2 thoughts on “Tolerance, Morals, and the problem with a post-modern view

  1. I think the problem is cruel and violent bullying of gay people, including gay children. It is not Christian to bully anyone. If you make your assertions about homosexuality, you encourage the bullies, who in many cases drive gay teens to suicide. This is not the work of God.

    So I ask you not to assert your moral beliefs, not because you have no right to do so, but because your making those assertions has the baleful consequence of increasing bullying. As a Christian, I hope you do not want to increase bullying.

    Why is it so important to you, anyway? If you believe homosexual lovemaking is immoral, do not do it yourself. Simple.
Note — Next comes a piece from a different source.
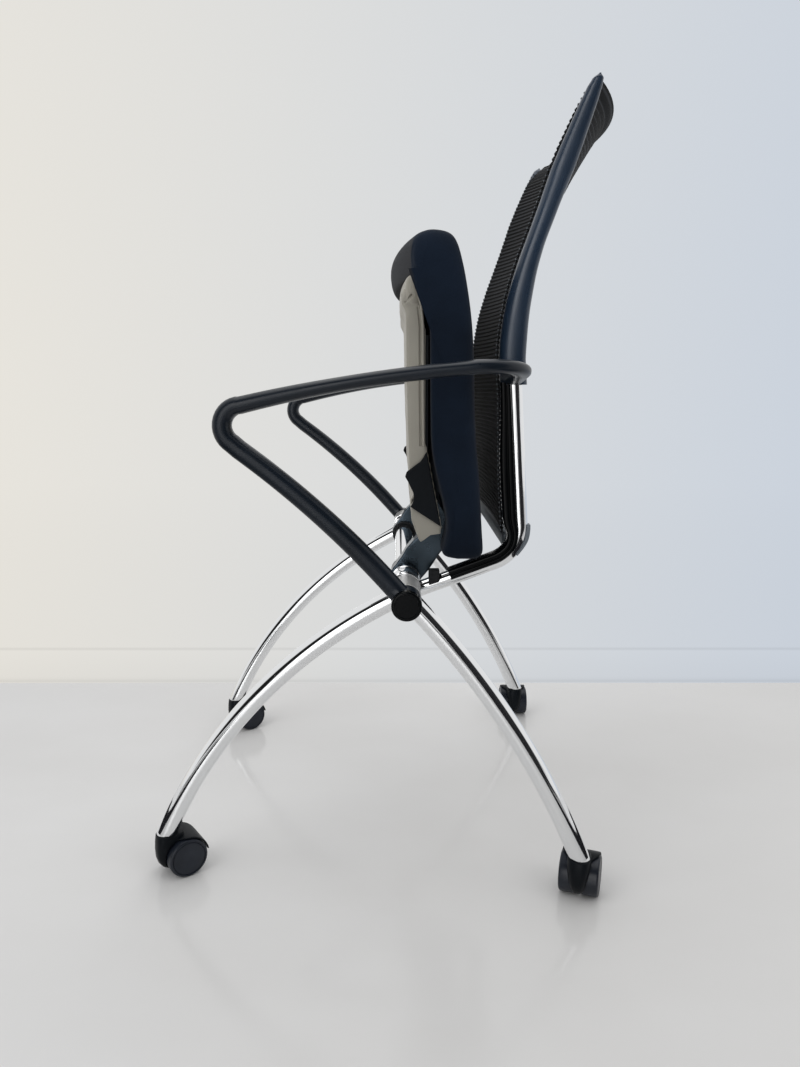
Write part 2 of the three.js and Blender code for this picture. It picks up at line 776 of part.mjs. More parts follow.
function seatShell() {
  const outer = slab(shellOutline(0, 0), -shellHalfWidth, shellHalfWidth);
  const half = shellHalfWidth - shellWall;
  const raised = slab(shellOutline(shellWall, shellWall), -half, half);
  const lowered = slab(shellOutline(shellWall, -shellWall), -half, half);
  const top = shellBottom + shellLength * shellCrestShare;
  const block = roundedBlock(shellHalfWidth, shellBottom, top, shellRearCorner, shellCorner);
  const room = roundedBlock(
    half, shellBottom + shellWall, top - shellWall, shellRearCorner - shellWall, shellCorner - shellWall,
  );
  const hollow = cut(common(common(raised, lowered), room), saddleBar(saddleRadius + shellWall));
  return cut(common(outer, block), hollow, saddleBar(saddleRadius), ...pockets());
}

function seatBoard() {
  const half = shellHalfWidth - shellWall - gap;
  const board = new THREE.BoxGeometry(2 * half, boardThick, boardTop - boardBottom);
  const setback = cushionFront - gap - boardThick / 2;
  board.translate(0, hubSetback + setback, (boardTop + boardBottom) / 2);
  return board;
}

const cushionOutlineShares = [
  [0.21, 0.013], [0.32, 0.106], [0.17, 0.228], [0.023, 0.352], [0.005, 0.505], [0, 0.624], [0, 0.712],
  [-0.045, 0.772], [-0.106, 0.829], [-0.235, 0.857], [-0.379, 0.878], [-0.479, 0.863], [-0.545, 0.834],
  [-0.682, 0.894], [-0.705, 0.922], [-0.636, 0.961], [-0.409, 0.99], [-0.121, 1], [0.136, 0.997],
  [0.364, 0.979], [0.5, 0.93], [0.606, 0.873], [0.682, 0.801], [0.72, 0.744], [0.742, 0.655],
  [0.758, 0.505], [0.803, 0.383], [0.871, 0.29], [0.909, 0.228], [0.955, 0.132], [1.008, 0.052],
  [1.015, 0.017], [0.879, 0.003], [0.621, 0], [0.47, 0],
];
const cushionSpineShares = [
  [0.65, 0.054], [0.5, 0.26], [0.38, 0.505], [0.35, 0.728], [0.2, 0.896], [-0.26, 0.93], [-0.5, 0.904],
];
const sideDrawShare = 0.25;
const sideDrawPower = 8;
const cushionStationShares = [-1, -0.975, -0.93, -0.82, -0.5, 0, 0.5, 0.82, 0.93, 0.975, 1];

function arcInset(radius, x) {
  const past = Math.max(0, Math.abs(x) - (cushionHalfWidth - radius));
  return radius - Math.sqrt(Math.max(0, radius ** 2 - past ** 2));
}

function nearestOn(line, point) {
  let best = line[0];
  for (let i = 0; i < line.length - 1; i += 1) {
    const run = new THREE.Line3(line[i], line[i + 1]);
    const near = run.closestPointToPoint(point, true, new THREE.Vector3());
    if (near.distanceTo(point) < best.distanceTo(point)) best = near;
  }
  return best;
}

// Boxed cushion with a crown, rounded edges, rounded corners and a waterfall front
function seatCushion() {
  const length = cushionLength;
  const toPoint = ([u, v]) => {
    return place(0, cushionFront + u * cushionDepth, cushionBottom + v * length);
  };
  const spine = cushionSpineShares.map(toPoint);
  const rings = cushionStationShares.map((station) => {
    const x = station * cushionHalfWidth;
    const drawn = cushionEdge * sideDrawShare * station ** sideDrawPower;
    const inset = arcInset(cushionEdge, x) + drawn;
    return cushionOutlineShares.map(([u, v]) => {
      const point = toPoint([u, v]);
      const inward = nearestOn(spine, point).clone().sub(point);
      point.addScaledVector(inward, Math.min(1, inset / inward.length()));
      const rear = smooth(u, 0.45, 0.7);
      point.y += cushionCrown * (1 - station ** 2) * Math.sin(Math.PI * v) * rear;
      point.z -= arcInset(cushionFrontCorner, x) * smooth(v, 0.6, 0.85);
      point.z += arcInset(cushionRearCorner, x) * (1 - smooth(v, 0.03, 0.25));
      point.x = x;
      return point;
    });
  });
  return cut(loft(rings), ...pockets());
}

const coverOutlineShares = [
  [0.75, 0.369], [0.025, 0.329], [-0.05, 0.311], [0.125, 0.289], [0.31, 0.258], [0.29, 0.231],
  [0.08, 0.203], [1.8, 0.12], [1.05, 0.406],
];

function sideCover() {
  const outline = coverOutlineShares.map(([u, v]) => flat(u * shellDepth, shellBottom + v * shellLength));
  const cover = slab(outline, shellHalfWidth + gap, shellHalfWidth + gap + coverThick);
  return cut(cover, saddleBar(notchRadius));
}

// Fork: two cheeks beside the gooseneck on a base plate under the board
const cheekOutlineShares = [
  [-0.72, 2.2], [-0.604, 2.2], [-0.604, 1.24], [-0.5, 1.17], [0.14, 0.1], [-0.14, -0.1], [-0.37, 0.41],
  [-0.6, 0.85], [-0.72, 1.12],
];

function seatFork() {
  const size = pivotRise;
  const outline = cheekOutlineShares.map(([u, v]) => {
    return flat(pivotSetback + u * size, pivotHeight + v * size);
  });
  const bars = [cheekInner, cheekOuter - cheekThick].flatMap((from) => [
    slab(outline, from, from + cheekThick),
    bar(bossRadius, from, from + cheekThick, pivotSetback, pivotHeight),
  ]);
  const base = new THREE.BoxGeometry(cheekOuter - cheekInner, forkBase, forkHigh - forkLow);
  const setback = cushionFront - 2 * gap - boardThick - forkBase / 2;
  base.translate((cheekInner + cheekOuter) / 2, hubSetback + setback, (forkHigh + forkLow) / 2);
  const boardSide = slab([
    flat(setback + forkBase / 2, forkLow - overrun), flat(cushionDepth, forkLow - overrun),
    flat(cushionDepth, forkHigh + overrun), flat(setback + forkBase / 2, forkHigh + overrun),
  ], cheekInner - overrun, cheekOuter + overrun);
  const from = cheekInner - overrun;
  const pinBore = bar(pinRadius + gap, from, cheekOuter + overrun, pivotSetback, pivotHeight);
  return cut(join(base, ...bars), boardSide, pinBore);
}

// Casters, each about its stem, with the axle trailing along +X before it is turned
const hoodTop = legEndHeight - gap;
const fenderRadius = wheelRadius + fenderGap + fenderThick;
const hoodOutlineShares = [[0.51, 1], [-0.51, 1], [-0.64, 0.87], [-0.67, 0.38], [-0.47, 0.19], [0, 0.1]];
const webOutlineShares = [[0.55, 0.14], [1.06, 0.35], [1.7, 0.46]];
const hoodPlanShares = [[-1, 0.25], [-0.88, 0.62], [-0.6, 0.88], [-0.2, 1], [3, 1]];

function flatSlab(outline, halfWidth) {
  const shape = new THREE.Shape(outline);
  const slabShape = new THREE.ExtrudeGeometry(shape, { depth: 2 * halfWidth, bevelEnabled: false });
  return slabShape.rotateX(Math.PI / 2).translate(0, halfWidth, 0);
}

function axial(radius, from, to, segments = 24) {
  const geometry = new THREE.CylinderGeometry(radius, radius, to - from, segments);
  return geometry.translate(trail, (from + to) / 2, wheelRadius);
}

function casterHood() {
  const fender = count(9).map((i) => {
    const angle = THREE.MathUtils.degToRad(mix(fenderFrom, fenderTo, i / 8));
    return flat(trail + fenderRadius * Math.cos(angle), wheelRadius + fenderRadius * Math.sin(angle));
  });
  const front = hoodOutlineShares.map(([u, v]) => flat(u * wheelRadius, v * hoodTop));
  const web = webOutlineShares.map(([u, v]) => flat(u * wheelRadius, v * hoodTop));
  const body = flatSlab([...fender, ...front, ...web], hoodHalfWidth);
  const planLeft = hoodPlanShares.map(([u, v]) => flat(u * skirtReach, v * hoodHalfWidth));
  const planRight = hoodPlanShares.map(([u, v]) => flat(u * skirtReach, -v * hoodHalfWidth)).reverse();
  const plan = new THREE.Shape([...planLeft, ...planRight]);
  const column = new THREE.ExtrudeGeometry(plan, { depth: hoodTop + overrun, bevelEnabled: false });
  const wells = [1, -1].map((sign) => {
    const [from, to] = [webHalf, casterHalfWidth + overrun];
    return axial(wheelRadius + fenderGap, sign > 0 ? from : -to, sign > 0 ? to : -from, 20);
  });
  const stemBore = new THREE.CylinderGeometry(stemRadius + gap, stemRadius + gap, 2 * stemInHood, 16);
  stemBore.rotateX(Math.PI / 2).translate(0, 0, hoodTop + gap);
  const axleBore = axial(axleRadius + gap, -casterHalfWidth, casterHalfWidth, 12);
  return cut(common(body, column), ...wells, stemBore, axleBore);
}

function casterStem() {
  const length = stemInLeg + stemInHood - gap;
  const stem = new THREE.CylinderGeometry(stemRadius, stemRadius, length, 16);
  return stem.rotateX(Math.PI / 2).translate(0, 0, legEndHeight + stemInLeg - length / 2);
}

const axleHalf = casterHalfWidth - axleCover - gap;

function casterWheel(sign) {
  const bore = axleRadius + gap;
  const inner = webHalf + gap;
  const outer = casterHalfWidth;
  const step = axleCover / 2;
  const profile = [
    [0, outer - axleCover], [bore, outer - axleCover], [bore, inner], [wheelRadius - step, inner],
    [wheelRadius, inner + step], [wheelRadius, outer - axleCover], [wheelRadius * wheelFaceShare, outer],
    [wheelRadius * wheelDishShare, outer - step], [0, outer - step],
  ];
  const wheel = new THREE.LatheGeometry(profile.map(([r, y]) => new THREE.Vector2(r, y)), 16);
  wheel.scale(1, sign, 1).translate(trail, 0, wheelRadius);
  return closed(wheel);
}

function addCaster(name, x, setback, heading) {
  const caster = new THREE.Group();
  caster.position.set(x, hubSetback + setback, 0);
  caster.rotation.z = THREE.MathUtils.degToRad(heading);
  add(`caster_${name}_stem`, closed(casterStem()), darkSteel, caster);
  add(`caster_${name}_hood`, casterHood(), mattBlack, caster);
  add(`caster_${name}_axle`, closed(axial(axleRadius, -axleHalf, axleHalf, 12)), darkSteel, caster);
  add(`caster_${name}_wheel_a`, casterWheel(1), rubberBlack, caster);
  add(`caster_${name}_wheel_b`, casterWheel(-1), rubberBlack, caster);
  chair.add(caster);
}

add('cross_tube', crossTube(), chrome);
addPair('bracket_bush', ringOnHub(bushStart, bracketStart - gap, bushRadius), rubberBlack);
addPair('seat_bracket', bracket(), darkSteel);
addPair('frame_collar', frameCollar(), chrome);
addPair('hub_sleeve', ringOnHub(sleeveStart, sleeveStart + sleeveWidth, collarRadius), satinGrey);
addPair('hub_cap', hubCap(), glossBlack);
addPair('front_leg', leg(frontHubX, frontFootX, -frontReach, frontDrop, -frontBow), chrome);
addPair('rear_leg', leg(rearHubX, rearFootX, rearReach, rearDrop, rearBow), chrome);
addPair('armrest', arm(), mattBlack);
addPair('back_tube', jTube(), chrome);
addPair('back_channel', frameBand(), glossBlack);
addPair('back_rail', sideRail(), mattBlack);
addPair('rear_pad', rearPad(), padGrey);
addPair('seat_stop', stopPad(), rubberBlack);
add('back_bottom_rail', closed(bottomRail()), padGrey);
add('back_mesh', meshBack(), meshBlack);
addPair('pivot_pin', pivotPin(), darkSteel);
addPair('seat_fork', seatFork(), darkSteel);
add('seat_shell', seatShell(), shellGrey);
add('seat_board', closed(seatBoard()), mattBlack);
add('seat_cushion', seatCushion(), fabricNavy);
addPair('side_cover', sideCover(), mattBlack);

// Headings of the casters from their stems, turned from +X
addCaster('front_left', frontFootX, -frontReach, 126);
addCaster('rear_left', rearFootX, rearReach, 160);
addCaster('front_right', -frontFootX, -frontReach, 127);
addCaster('rear_right', -rearFootX, rearReach, 180);

export default chair;
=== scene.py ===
"""Dresses a nesting chair: bowed chromed legs, looped arms, a ribbed back, a flip-up seat and casters.

Metres, +Z up, -Y is the front, +X is the sitter's left. Setbacks are measured from the hub axis.
"""
import math

import bmesh
import bpy
from bpy.props import FloatProperty, FloatVectorProperty, IntProperty, PointerProperty
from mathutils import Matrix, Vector
from mathutils.kdtree import KDTree


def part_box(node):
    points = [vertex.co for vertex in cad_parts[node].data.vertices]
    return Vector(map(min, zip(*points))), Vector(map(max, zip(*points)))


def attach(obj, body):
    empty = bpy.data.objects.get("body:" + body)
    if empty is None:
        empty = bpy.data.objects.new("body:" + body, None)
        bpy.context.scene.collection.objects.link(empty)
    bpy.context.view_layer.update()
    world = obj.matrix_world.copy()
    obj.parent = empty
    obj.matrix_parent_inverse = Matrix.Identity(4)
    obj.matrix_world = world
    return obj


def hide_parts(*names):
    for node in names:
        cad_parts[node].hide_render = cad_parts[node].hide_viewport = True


bl_info = {
    "name": "Nesting chair",
    "version": (1, 0, 0),
    "blender": (4, 5, 0),
    "location": "View3D > Sidebar > Chair",
    "description": "Adds the finished surfaces of a nesting chair around its frame",
    "category": "Add Mesh",
}

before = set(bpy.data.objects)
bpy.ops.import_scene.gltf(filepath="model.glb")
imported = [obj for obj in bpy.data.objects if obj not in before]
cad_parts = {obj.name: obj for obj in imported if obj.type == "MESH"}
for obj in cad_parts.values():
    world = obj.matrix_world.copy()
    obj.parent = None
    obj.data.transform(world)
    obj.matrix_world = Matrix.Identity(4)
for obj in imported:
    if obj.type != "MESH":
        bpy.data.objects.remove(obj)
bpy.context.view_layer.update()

SIDES = (("left", 1), ("right", -1))
CASTERS = ("front_left", "rear_left", "front_right", "rear_right")
X_AXIS = Vector((1, 0, 0))
Y_AXIS = Vector((0, 1, 0))
Z_AXIS = Vector((0, 0, 1))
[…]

    Posted by Clare Flourish | November 15, 2012, 11:42 pm
    • I’m sorry, I realize I picked way too contensious of an example. If I’d had picken a different example, I’m sure you would have jumped onboard. It’s the point behind the example that stands. I don’t want to encourage bullying of any kind, but I also cannot control the actions of any other individual but myself. If I am logically standing up and defending the faith in a rational, respectful way, then other people’s reactions are between them and God – I have no blood on my hands. It seems to me that it’s kind of like saying “well if the government wouldnt have a no-murder law, then my child wouldn’t be on death row”. That’s an irrational statement. The govt does have a no-murder law. The blood is on the child’s hand, not the govt. Passing the buck, isn’t it?